====== Material shown ======

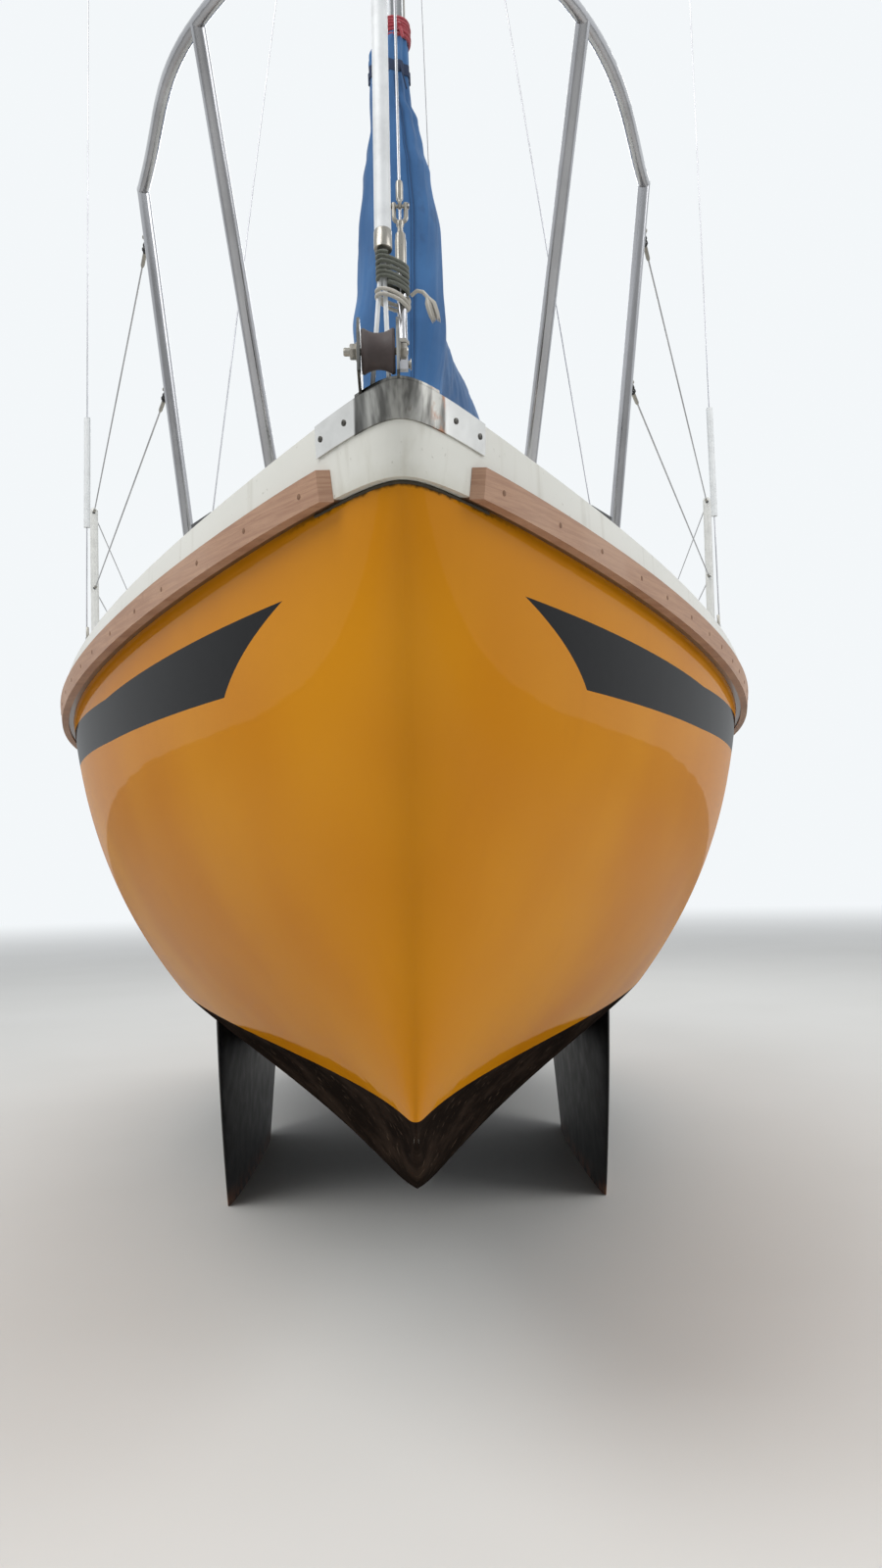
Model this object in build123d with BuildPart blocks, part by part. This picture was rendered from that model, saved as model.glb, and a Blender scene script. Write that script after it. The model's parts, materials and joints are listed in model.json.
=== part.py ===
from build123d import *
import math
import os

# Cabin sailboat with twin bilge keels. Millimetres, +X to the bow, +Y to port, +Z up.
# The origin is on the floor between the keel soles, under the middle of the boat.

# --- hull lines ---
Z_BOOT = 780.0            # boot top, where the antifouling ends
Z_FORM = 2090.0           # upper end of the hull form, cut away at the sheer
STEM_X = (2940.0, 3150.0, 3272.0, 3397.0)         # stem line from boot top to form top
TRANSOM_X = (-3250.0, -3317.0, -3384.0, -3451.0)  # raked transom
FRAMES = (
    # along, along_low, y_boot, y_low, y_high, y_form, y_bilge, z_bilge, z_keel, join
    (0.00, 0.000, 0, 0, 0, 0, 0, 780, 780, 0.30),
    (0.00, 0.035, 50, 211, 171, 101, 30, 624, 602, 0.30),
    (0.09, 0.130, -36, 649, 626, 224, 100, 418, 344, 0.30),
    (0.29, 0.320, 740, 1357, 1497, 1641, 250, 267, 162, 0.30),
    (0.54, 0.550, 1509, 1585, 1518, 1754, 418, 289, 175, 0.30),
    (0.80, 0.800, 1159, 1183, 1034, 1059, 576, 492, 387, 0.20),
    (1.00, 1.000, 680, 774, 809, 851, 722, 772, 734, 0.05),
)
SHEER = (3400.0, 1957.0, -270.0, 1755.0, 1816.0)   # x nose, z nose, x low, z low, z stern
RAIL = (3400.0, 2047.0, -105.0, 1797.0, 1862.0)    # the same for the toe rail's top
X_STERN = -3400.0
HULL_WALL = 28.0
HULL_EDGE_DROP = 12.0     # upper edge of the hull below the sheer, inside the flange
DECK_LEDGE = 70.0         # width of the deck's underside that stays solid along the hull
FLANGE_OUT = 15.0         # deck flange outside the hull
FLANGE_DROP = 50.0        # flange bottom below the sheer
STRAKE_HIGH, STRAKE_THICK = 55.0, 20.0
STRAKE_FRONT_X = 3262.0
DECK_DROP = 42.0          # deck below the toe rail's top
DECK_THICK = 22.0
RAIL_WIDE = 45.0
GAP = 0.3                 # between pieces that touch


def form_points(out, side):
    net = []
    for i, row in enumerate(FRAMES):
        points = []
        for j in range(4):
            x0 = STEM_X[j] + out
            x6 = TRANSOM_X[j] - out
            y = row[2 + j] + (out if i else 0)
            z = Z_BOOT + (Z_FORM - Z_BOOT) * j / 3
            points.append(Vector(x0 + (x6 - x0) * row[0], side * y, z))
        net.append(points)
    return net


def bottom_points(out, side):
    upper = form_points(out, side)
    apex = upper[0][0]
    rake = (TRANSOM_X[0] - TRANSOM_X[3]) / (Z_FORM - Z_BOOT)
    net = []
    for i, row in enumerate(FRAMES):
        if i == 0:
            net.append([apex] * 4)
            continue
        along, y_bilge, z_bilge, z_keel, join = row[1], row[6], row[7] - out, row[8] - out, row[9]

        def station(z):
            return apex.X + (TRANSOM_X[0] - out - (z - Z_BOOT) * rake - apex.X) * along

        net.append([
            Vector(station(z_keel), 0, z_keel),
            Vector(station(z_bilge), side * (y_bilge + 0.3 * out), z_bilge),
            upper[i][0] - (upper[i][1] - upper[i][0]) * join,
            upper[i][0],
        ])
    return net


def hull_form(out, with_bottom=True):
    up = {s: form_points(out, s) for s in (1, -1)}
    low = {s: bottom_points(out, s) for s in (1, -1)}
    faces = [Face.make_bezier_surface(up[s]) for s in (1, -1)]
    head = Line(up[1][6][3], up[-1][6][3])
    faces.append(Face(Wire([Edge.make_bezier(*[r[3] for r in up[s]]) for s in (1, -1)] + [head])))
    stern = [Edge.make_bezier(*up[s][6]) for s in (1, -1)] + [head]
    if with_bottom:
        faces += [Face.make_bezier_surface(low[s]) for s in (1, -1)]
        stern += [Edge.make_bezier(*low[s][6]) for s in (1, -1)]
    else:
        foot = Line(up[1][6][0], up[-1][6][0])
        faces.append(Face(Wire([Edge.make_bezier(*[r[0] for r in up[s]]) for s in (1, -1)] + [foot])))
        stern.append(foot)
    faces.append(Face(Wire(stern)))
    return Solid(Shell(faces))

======
====== Material shown ======

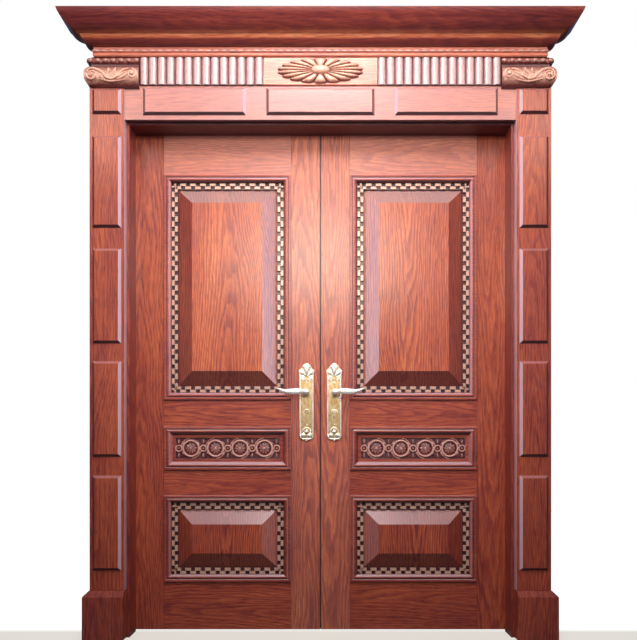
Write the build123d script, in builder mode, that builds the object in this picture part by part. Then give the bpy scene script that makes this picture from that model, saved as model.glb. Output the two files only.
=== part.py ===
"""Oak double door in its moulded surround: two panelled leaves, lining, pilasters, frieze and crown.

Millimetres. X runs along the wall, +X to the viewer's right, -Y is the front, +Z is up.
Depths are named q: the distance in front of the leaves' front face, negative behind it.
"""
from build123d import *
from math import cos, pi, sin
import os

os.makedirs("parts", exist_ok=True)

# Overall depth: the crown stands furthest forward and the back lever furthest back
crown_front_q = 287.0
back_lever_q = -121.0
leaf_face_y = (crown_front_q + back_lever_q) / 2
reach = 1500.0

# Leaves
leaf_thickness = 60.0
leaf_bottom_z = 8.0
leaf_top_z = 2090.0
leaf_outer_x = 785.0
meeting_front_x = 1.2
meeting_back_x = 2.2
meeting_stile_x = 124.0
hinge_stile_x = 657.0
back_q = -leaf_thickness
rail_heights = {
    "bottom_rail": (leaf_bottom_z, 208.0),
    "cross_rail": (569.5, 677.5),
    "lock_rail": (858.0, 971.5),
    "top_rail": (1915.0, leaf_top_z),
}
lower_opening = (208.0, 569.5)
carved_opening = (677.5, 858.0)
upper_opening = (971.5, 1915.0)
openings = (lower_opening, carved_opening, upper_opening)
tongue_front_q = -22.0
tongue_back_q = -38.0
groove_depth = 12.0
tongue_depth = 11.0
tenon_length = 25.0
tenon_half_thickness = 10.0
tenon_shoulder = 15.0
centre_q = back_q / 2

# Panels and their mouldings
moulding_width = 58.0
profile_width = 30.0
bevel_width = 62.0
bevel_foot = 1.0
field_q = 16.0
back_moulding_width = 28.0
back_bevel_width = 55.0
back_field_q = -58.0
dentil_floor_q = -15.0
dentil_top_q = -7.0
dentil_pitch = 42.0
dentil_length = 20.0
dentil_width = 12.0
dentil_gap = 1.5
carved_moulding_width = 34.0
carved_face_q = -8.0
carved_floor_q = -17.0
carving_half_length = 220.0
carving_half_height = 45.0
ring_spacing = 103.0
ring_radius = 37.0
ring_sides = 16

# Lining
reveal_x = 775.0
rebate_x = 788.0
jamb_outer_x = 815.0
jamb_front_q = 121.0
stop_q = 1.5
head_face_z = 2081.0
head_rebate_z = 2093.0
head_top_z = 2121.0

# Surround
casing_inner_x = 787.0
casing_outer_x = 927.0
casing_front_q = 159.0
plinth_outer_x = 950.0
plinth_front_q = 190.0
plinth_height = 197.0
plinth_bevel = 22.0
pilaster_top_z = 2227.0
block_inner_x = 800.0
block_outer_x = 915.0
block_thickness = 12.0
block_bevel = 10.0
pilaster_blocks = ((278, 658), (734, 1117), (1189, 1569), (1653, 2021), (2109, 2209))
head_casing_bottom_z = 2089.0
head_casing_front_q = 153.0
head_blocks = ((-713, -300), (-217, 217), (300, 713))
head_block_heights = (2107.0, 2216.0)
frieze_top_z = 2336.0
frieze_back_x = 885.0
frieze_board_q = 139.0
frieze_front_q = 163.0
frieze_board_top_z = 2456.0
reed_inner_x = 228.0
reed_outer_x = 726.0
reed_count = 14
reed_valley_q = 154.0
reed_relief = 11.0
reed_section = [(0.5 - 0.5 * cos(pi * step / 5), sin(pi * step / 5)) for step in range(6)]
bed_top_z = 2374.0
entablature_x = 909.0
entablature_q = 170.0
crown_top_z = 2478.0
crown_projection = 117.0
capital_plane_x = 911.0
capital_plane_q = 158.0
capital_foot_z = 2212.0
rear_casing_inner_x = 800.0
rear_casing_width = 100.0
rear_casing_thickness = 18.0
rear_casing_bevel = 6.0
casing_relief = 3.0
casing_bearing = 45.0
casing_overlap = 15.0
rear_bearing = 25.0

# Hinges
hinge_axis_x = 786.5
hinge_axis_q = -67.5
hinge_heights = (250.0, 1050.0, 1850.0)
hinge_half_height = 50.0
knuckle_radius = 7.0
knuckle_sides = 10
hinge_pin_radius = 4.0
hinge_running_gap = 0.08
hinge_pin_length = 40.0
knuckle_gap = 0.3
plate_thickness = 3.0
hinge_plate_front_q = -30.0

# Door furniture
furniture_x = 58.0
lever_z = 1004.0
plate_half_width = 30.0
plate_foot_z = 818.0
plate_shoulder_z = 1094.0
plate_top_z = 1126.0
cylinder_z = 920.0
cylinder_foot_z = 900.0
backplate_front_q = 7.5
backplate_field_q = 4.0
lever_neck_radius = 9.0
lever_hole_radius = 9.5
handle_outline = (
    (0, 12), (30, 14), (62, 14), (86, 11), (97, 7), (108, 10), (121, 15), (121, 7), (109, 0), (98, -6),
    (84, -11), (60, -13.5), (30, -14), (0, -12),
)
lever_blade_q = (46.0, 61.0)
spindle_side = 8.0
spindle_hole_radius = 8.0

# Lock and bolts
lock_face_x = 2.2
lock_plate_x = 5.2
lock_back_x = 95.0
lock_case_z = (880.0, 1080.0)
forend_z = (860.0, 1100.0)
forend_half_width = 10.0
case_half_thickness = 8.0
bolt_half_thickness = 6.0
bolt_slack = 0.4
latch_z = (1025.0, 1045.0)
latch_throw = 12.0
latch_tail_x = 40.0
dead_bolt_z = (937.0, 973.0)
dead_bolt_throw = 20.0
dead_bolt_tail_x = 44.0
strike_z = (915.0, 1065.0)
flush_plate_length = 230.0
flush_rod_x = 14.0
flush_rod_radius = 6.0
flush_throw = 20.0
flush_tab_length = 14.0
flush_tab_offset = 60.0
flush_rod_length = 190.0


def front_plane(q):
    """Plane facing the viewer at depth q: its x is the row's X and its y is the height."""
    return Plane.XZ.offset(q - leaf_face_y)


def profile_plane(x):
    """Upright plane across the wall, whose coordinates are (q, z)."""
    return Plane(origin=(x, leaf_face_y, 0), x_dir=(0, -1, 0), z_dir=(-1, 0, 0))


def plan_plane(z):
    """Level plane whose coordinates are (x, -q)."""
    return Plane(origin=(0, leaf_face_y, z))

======

* Instruction:
Starting at the line that contains "Write the build123d" and ending at the line that contains "reach = 1500.0", repeat each line exactly, both ends included, and nothing else.

* Worked answer:
Write the build123d script, in builder mode, that builds the object in this picture part by part. Then give the bpy scene script that makes this picture from that model, saved as model.glb. Output the two files only.
=== part.py ===
"""Oak double door in its moulded surround: two panelled leaves, lining, pilasters, frieze and crown.

Millimetres. X runs along the wall, +X to the viewer's right, -Y is the front, +Z is up.
Depths are named q: the distance in front of the leaves' front face, negative behind it.
"""
from build123d import *
from math import cos, pi, sin
import os

os.makedirs("parts", exist_ok=True)

# Overall depth: the crown stands furthest forward and the back lever furthest back
crown_front_q = 287.0
back_lever_q = -121.0
leaf_face_y = (crown_front_q + back_lever_q) / 2
reach = 1500.0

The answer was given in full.